The base Mac Pro is $5,999 with a 3.5GHz 8-core Intel Xenon W processor, 32GB of RAM, 512GB of storage, and a Radeon Pro W5500X graphics card. It is a large desktop enclosure with plenty of slots for expanding RAM, storage, or graphics at a later date.
The expandability and Intel-based processors are the selling points for this model. Users who still rely on apps or systems that only work on Intel or Windows can take advantage of this Mac Pro — and that number of people is incredibly small and getting smaller.
Most users, even high-end professionals, will benefit more from owning a middle-specced Apple Silicon Mac versus this $6,000 desktop. Not only is this a large and expensive desktop, but it also lacks the $2,000 Afterburner card that accelerates media workflows.

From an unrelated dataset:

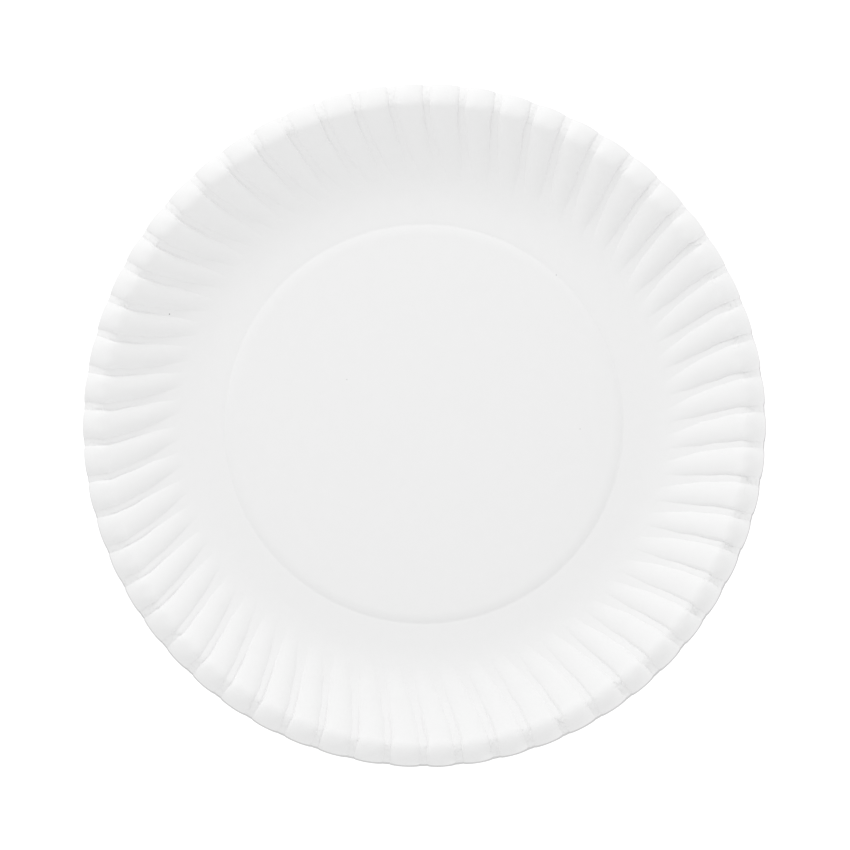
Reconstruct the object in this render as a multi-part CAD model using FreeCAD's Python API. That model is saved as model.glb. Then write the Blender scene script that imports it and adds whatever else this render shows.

That Afterburner card was powerful and essential for its time. Now, its functionality is baked into the Media Engine on most M-series processors.
Again, most people won't need this desktop with Intel inside. It will be interesting to see how Apple pitches the Apple Silicon version and where it will be priced.
What Apple Silicon Macs can't match, and likely never will, is the expandability of the Mac Pro. Users can add different components after purchase to expand the storage and capabilities of the machine.
At purchase, the maxed-out Mac Pro costs $52,199. That's $7,000 for the 2.5GHz 28-core Intel Xenon W processor, $25,000 for 1.5TB of RAM, $9,400 for two Radeon Pro W6800X Duo, $2,400 for 8TB of storage, and $400 for wheels.
This costly machine can take on nearly any task thrown at it. If it can't, then only Windows-based platforms can supersede it.
Apple said it targeted 1% of its user base with the Mac Pro when it launched. Thanks to Apple Silicon, that number is likely much smaller now and will likely be closer to zero in the next year.
The number of people who need a maxed-out Mac Pro in 2023 can likely be counted in dozens, if that. Don't forget that despite it costing $52,199, Apple will only give you $970 on a trade-in.